Welp, it’s a toss up whether you’ll love or hate Hangmen; some are calling it “the best new play on Broadway” while others say it “makes almost no sense at all.” It’s macabre and hilarious, and will leave you feeling guilty for any of your laughs. The plot may be a bit thin with some implausible twists, but it is played out by a devilishly talented cast on a phenomenal set and the fight choreography is choice. Love a little gallows humor and willing to suspend your disbelief for an evening? Hangmen might well be worth the risk.
The New York Times Review of Hangmen
Martin McDonagh’s rollicking comedy about capital punishment, now on Broadway, feels like a perfect fit for our unjust times. Welcome to Broadway’s fleurs-du-mal moment, a rare blossoming of funny plays on deeply unfunny subjects. … But no fleur is as mal right now as the one that opened on Thursday at the Golden Theater: “Hangmen,” Martin McDonagh’s rip-roaringly hilarious yet profoundly horrific play about the abolition of capital punishment. Or rather its endurance. For in this deeply cynical tale, set in the final days of the death penalty in England, we see how “justified” murder, no longer state sanctioned, survives by other means. … Threlfall’s titanic performance in this Royal Court Theater and Atlantic Theater Company production offers the most terrifying incarnation yet of the author’s acid misanthropy. Which is saying a lot. … And in Matthew Dunster’s whirlwind production, we certainly get a lot of excitement, even if it’s the sickly kind laced with danger. (The fight direction, by J. David Brimmer, is superb.) Dunster also extracts every possible laugh from each dour situation.
TimeOut Review of Hangmen
“Even when I try to be funny, I come across more as menacing,” says a chap named Mooney (Alfie Allen) in Martin McDonagh’s Hangmen, a play that wants to be both of those things. … The punchy dialogue is tinged with local color, and is performed by a fine cast of 12 that includes several visiting actors from the U.K. … Hangmen itself, however, has the same core problem it always had: Beneath its slick coating, it’s a slack exercise that in retrospect makes almost no sense at all. … McDonagh winks at conventions even as he uses them to cover up a thin and implausible story. Dunster’s staging adds to the sense of artifice, with lurching shifts of mood lights, Tarantino-esque music cues and a physical space that works directly against the would-be suspense of the play’s denouement. For a while, yes, it seems cool: Hangmen has plenty of twists. But the twists wind up forming a sloppy noose that is strong enough only to leave the play dangling, without a lethal snap, when the bottom falls out in the end.
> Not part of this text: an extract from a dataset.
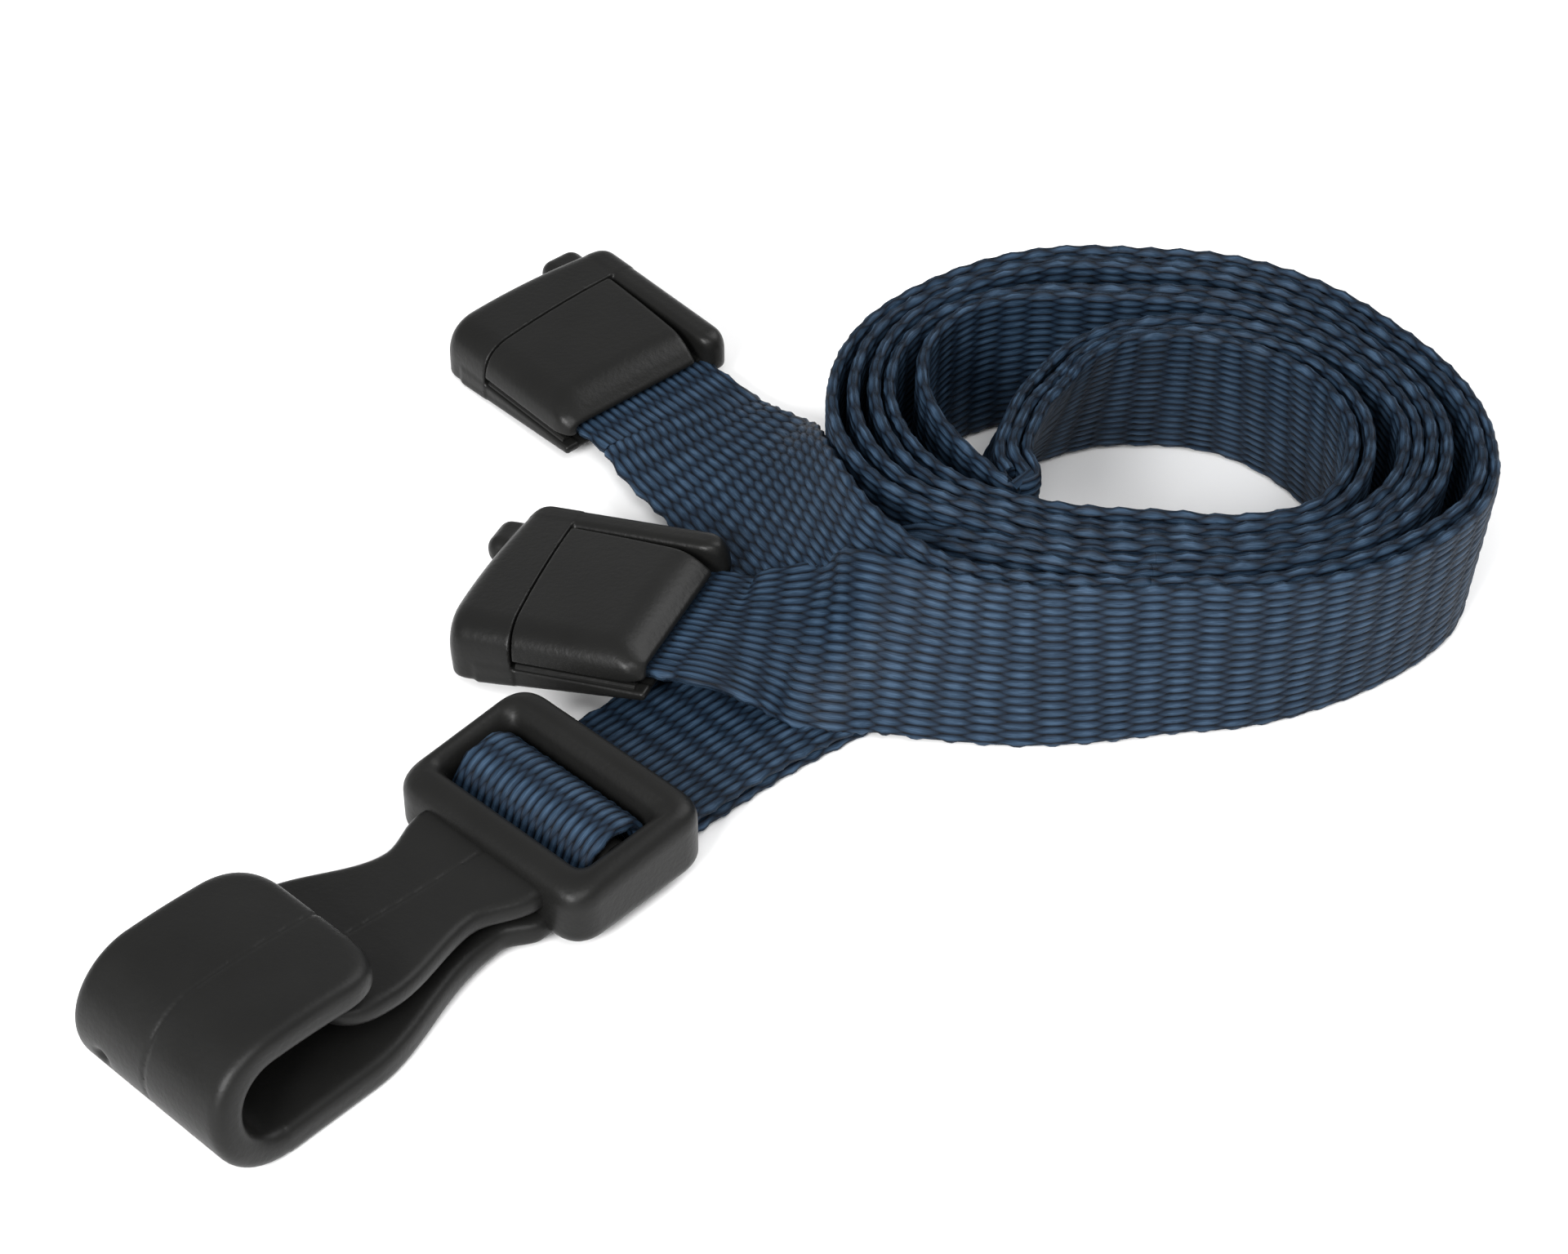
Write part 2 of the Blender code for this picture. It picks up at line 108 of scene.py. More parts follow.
# How much further out the lower edge stands: outermost ply, ply 4 and the inner three
PLY_LEANS = {
    -140: (2.5, 0.8, 0.8),
    -120: (2.0, 1.0, 0.6),
    -105: (1.4, 0.7, 0.2),
    -90: (0.7, 0.3, 0.0),
    -60: (-0.3, -0.3, -0.3),
    -45: (-0.8, -0.6, -0.5),
    -20: (-0.9, -0.7, -0.5),
    0: (-0.7, -0.4, 0.0),
    30: (-0.3, 0.3, 0.7),
    60: (0.0, 1.0, 1.8),
    90: (0.0, 1.3, 2.0),
    120: (0.0, 0.8, 3.0),
    135: (0.0, 0.4, 3.8),
    150: (0.0, 0.3, 3.6),
    180: (0.0, 0.3, 2.2),
    200: (0.3, 0.3, 1.0),
    220: (0.8, 0.8, 0.8),
}

# The strands between end pieces and coil: (lower or near edge, upper or far edge)
STRAND_A = (((-8.2, 9.9, 1.5), (-1.3, 16.6, 2.6)), ((-5.2, 6.6, 1.6), (0.3, 12.6, 4.2)),
            ((-2.4, 3.2, 1.9), (1.0, 7.8, 6.4)), ((0.2, -0.9, 2.5), (2.3, 2.4, 8.2)),
            ((2.6, -4.6, 2.3), (4.5, -2.4, 9.3)), ((6.2, -7.4, 1.0), (8.0, -5.4, 9.8)),
            ((11.0, -8.3, 0.2), (12.0, -6.5, 9.9)))
STRAND_B = (((0.3, -9.3, 2.2), (1.5, -0.9, 5.2)),
            ((3.9, -9.1, 1.1), (4.7, -4.5, 9.0)), ((8.3, -9.3, 0.3), (8.8, -6.6, 9.7)),
            ((12.5, -9.5, 0.0), (12.7, -7.5, 9.8)))
STRAP = (((-2.2, -14.2, 0.4), (-9.0, -7.0, 0.4)), ((0.2, -12.1, 0.4), (-6.0, -4.4, 0.8)),
         ((2.7, -9.9, 0.3), (-2.4, -2.0, 1.6)), ((5.6, -7.4, 0.28), (2.4, 0.0, 3.6)),
         ((7.8, -6.8, 0.32), (5.8, -1.8, 7.8)), ((10.0, -6.4, 0.1), (9.2, -3.8, 9.5)))
UPPER_PLY, LOWER_PLY = 1.25, 0.42  # heights of the strap's two plies where it lies flat
UPRIGHT = 9.0  # height of the strap's upper edge from which it counts as standing

# Slack of the plies in the coil
RADIUS_WOBBLE = 0.05
LIFT, LIFT_WOBBLE = 0.12, 0.12


def to_world(points):
    return (np.asarray(points, float) - ORIGIN) * MM


def place_matrix(place):
    position, heading, pitch, roll = place
    turn = Matrix.Rotation(math.radians(heading), 4, "Z")
    turn = turn @ Matrix.Rotation(math.radians(-pitch), 4, "Y")
    turn = turn @ Matrix.Rotation(math.radians(roll), 4, "X")
    return Matrix.Translation(position) @ turn


def local_section(place, along, height, middle=0.0):
    """The near and far edge of the ribbon where it lies square in an end piece."""
    matrix = place_matrix(place)
    near = matrix @ Vector((along, middle + WIDTH / 2, height))
    far = matrix @ Vector((along, middle - WIDTH / 2, height))
    return tuple(near), tuple(far)


# Ribbon routes: lists of sections, each a pair of edge points

def rows_at(table, angles):
    """The table's columns at the given angles, straight between its stops."""
    stops = np.array(sorted(table))
    values = np.array([table[stop] for stop in stops], float)
    return np.stack([np.interp(angles, stops, column) for column in values.T], axis=1)


def coil_course(ply):
    """Angles, upper radii and leans of one ply over both its turns, with the corners taken off."""
    angles = np.arange(ENTRY, FOLD + 8.0, 2.0)
    second = angles >= TURN_END
    turned = np.where(second, angles - 360.0, angles)
    radii = rows_at(PLY_RADII, turned)
    leans = rows_at(PLY_LEANS, turned)
    index = np.where(second, ply + 4, ply)
    upper = radii[np.arange(len(angles)), index]
    share = np.clip(index / 4.0, 0, 1)
    lean = np.where(index > 4, leans[:, 2], leans[:, 0] * (1 - share) + leans[:, 1] * share)
    window = np.hanning(13)
    window /= window.sum()
    margin = len(window) // 2
    upper, lean = (np.convolve(np.pad(row, margin, mode="edge"), window, mode="valid")
                   for row in (upper, lean))
    return angles, upper, lean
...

Hollywood Reporter Review of Hangmen
Hangmen [is a] a delectably dark comedy about injustice, revenge and man’s instinct for violence, state-sanctioned or otherwise. … Establishing the macabre tone that runs through Matthew Dunster’s taut production, [the opening] scene deftly balances farce and horror up to and beyond the sickening thud of Hennessy’s body dropping on a rope to his death. The gruesome spectacle is made all the more startling by Anna Fleischle’s grimy set, Joshua Carr’s merciless lighting and David Threlfall’s unnerving sound design. … After veering toward insubstantial self-parody with his last new play, 2010’s A Behanding in Spokane, McDonagh is back in top form here. The first act’s teasing set-up deftly suggests all sorts of nasty outcomes and then the second act cleverly dismantles most of those expectations in a multi-character confrontation that gets messy in unpredictable ways, abetted by Dunster’s crafty blocking. If the later plotting becomes less precise, the dialogue — the majority of it in flavorful Northern English vernacular — crackles, the running jokes are devilishly good and the characters are incisively drawn, providing choice fodder for an electric ensemble.
New York Post Review of Hangmen
You’re absolutely wracked with guilt at “Hangmen” — from laughing so hard at the many, many inappropriate jokes. A crude sight gag near the end had me practically dry heaving. That nonstop naughtiness is what makes Martin McDonagh’s killer satire the best new play on Broadway by a green mile. The Brit’s comedy, which opened Thursday night at the Golden Theatre, is a heaping scoop of jaw-droppers and taboos — albeit with a sophisticated takeaway about the justice system — that’ll make wimps clutch their pearls for dear life. The rest of us can’t help but chuckle at the macabre madness. … As twisty as McDonagh’s script is Anna Fleischle’s phenomenal set — the best this year of any show, play or musical — that’s a veritable Russian doll of scenic surprises. … McDonagh fans will be delighted. The playwright gives his executioner and unhinged pervy weirdo the same sympathetic, funny treatment he gave a Northern Irish terrorist in the also teriffic “The Lieutenant of Inishmore.” In fact, this is his finest play since that one, 16 years ago.